Armand Achille, membre du MDES : « La violence politique peut s'exprimer »
«
Avec notre organisation, cela fait des décénnies que nous avons des
relations avec la Kanaky et avec le Front libération national kanak et
socialiste (FLNKS). Nous n'avons pas de jugement de valeur moral sur le
recours à la force armée. Mais si les discussions n'aboutissent pas, à
un moment donné, la violence politique va malheureusement s'exprimer.
Mais ce n'est pas notre souhait. Aucun être humain ne veut être violent
vis-à-vis de la personne en face de lui pour accéder à la souveraineté.
Nelson Mandela disait : « C'est l'oppresseur qui choisit les armes de
l'opprimé » . »
Metre Lapacas, 27 ans, étudiant kanak : « S'approprier ses ressources »
«
En tant que Kanak, expatrié, je sentais comme un devoir de venir voir
ce qui se disait autour de l'indépendance de mon Territoire.
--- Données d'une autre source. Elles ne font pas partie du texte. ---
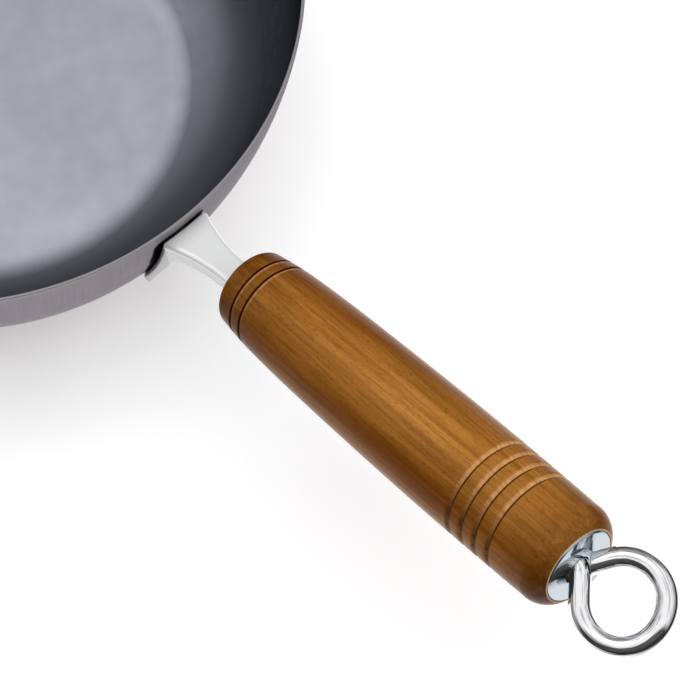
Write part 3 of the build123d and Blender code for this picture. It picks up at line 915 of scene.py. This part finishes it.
@dataclass
class Grip:
    """The turned handle: one outline turned about the handle's axis, with its mortise, bore and seat."""

    start: float = 0.0352
    length: float = 0.1572
    full_radius: float = 0.0181
    face_radius: float = 0.0108
    edge_radius: float = 0.0142
    edge_length: float = 0.0026
    side_stations: tuple = (0.062, 0.158, 0.38, 0.705, 0.948)
    side_radii: tuple = (0.84, 0.906, 0.967, 1.0, 0.979)
    end_station: float = 0.984
    end_radius: float = 0.895
    seat_radius: float = 0.0131
    seat_depth: float = 0.00175
    end_rim: float = 0.0003
    near_grooves: tuple = (0.0084, 0.0135)
    near_width: float = 0.0007
    near_depth: float = 0.0006
    far_first: float = 0.1183
    far_pitch: float = 0.00585
    far_count: int = 4
    far_slope: float = 0.0021
    far_step: float = 0.0003
    far_depth: float = 0.0007
    bore_radius: float = 0.00385
    mortise_end: float = 0.0292
    mortise_half: tuple = (0.0052, 0.0056)
    mortise_power: float = 14.0
    near_bow: float = 0.8
    near_slope_share: float = 0.65
    near_slope_marks: tuple = ((0.25, 0.6), (1.5, 2.3))
    near_step_marks: tuple = ((-0.9, -0.6), (0.05, 0.2))
    far_slope_marks: tuple = ((0.16, 0.24), (0.5, 1.05))
    far_step_marks: tuple = ((-0.22, -0.14), (1.0, 1.8))
    edge_count: int = 14
    side_count: int = 90
    shoulder_count: int = 26
    near_span: tuple = (1.1, 2.4)
    near_count: int = 21
    far_span: float = 1.8
    far_counts: tuple = (12, 7)
    station_digits: int = 7
    turns: int = 180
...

La
particularité de nos deux pays, avec la Guyane, c'est qu'il y a beaucoup
de ressources et qu'elles sont des bases de développement. Par exemple,
la province Nord, indépendandiste, s'est basée sur l'exploitation de
massifs miniers de nickel pour engranger des recettes. Ils ont
privilégié la transformation locale qui a permis de revendre le produit
transformé plus cher, donc ça a généré plus d'emplois. En Guyane, ce ne
sont pas des projets comme Montagne d'or qui vont permettre le
développement. Les Kanaks se sont approprié les ressources et les outils
de transformation. Ils sont aujourd'hui propriétaires de mines et
d'usines qui sont en dehors de la Nouvelle-Calédonie. Mais c'est un
modèle propre à la Nouvelle-Calédonie. »
Jean-Victor Castor, secrétaire général du MDES : « La même histoire coloniale »
«
Ce que la Kanaky inspire, c'est le combat pour le droit à
l'autodétermination, à notre émancipation politique. On se reconnaît
dans leur combat. J'espère que nos peuples comprennent que c'est quelque
chose d'inéluctable et que c'est un processus presque naturel. Nous
sommes des colonies, donc sous la tutelle française. Nous sommes des
territoires avec des richesses dans nos sous-sols et sur nos terres.
Nous partageons aussi la même histoire coloniale avec la volonté de
peuplement par le bagne, chez eux et chez nous. »
(1) Le 4 septembre 1774, James Cook, navigateur, découvrait la Nouvelle-Calédonie.
(2) Nom donné à la Nouvelle- Calédonie par les indépendantistes depuis les années 1970.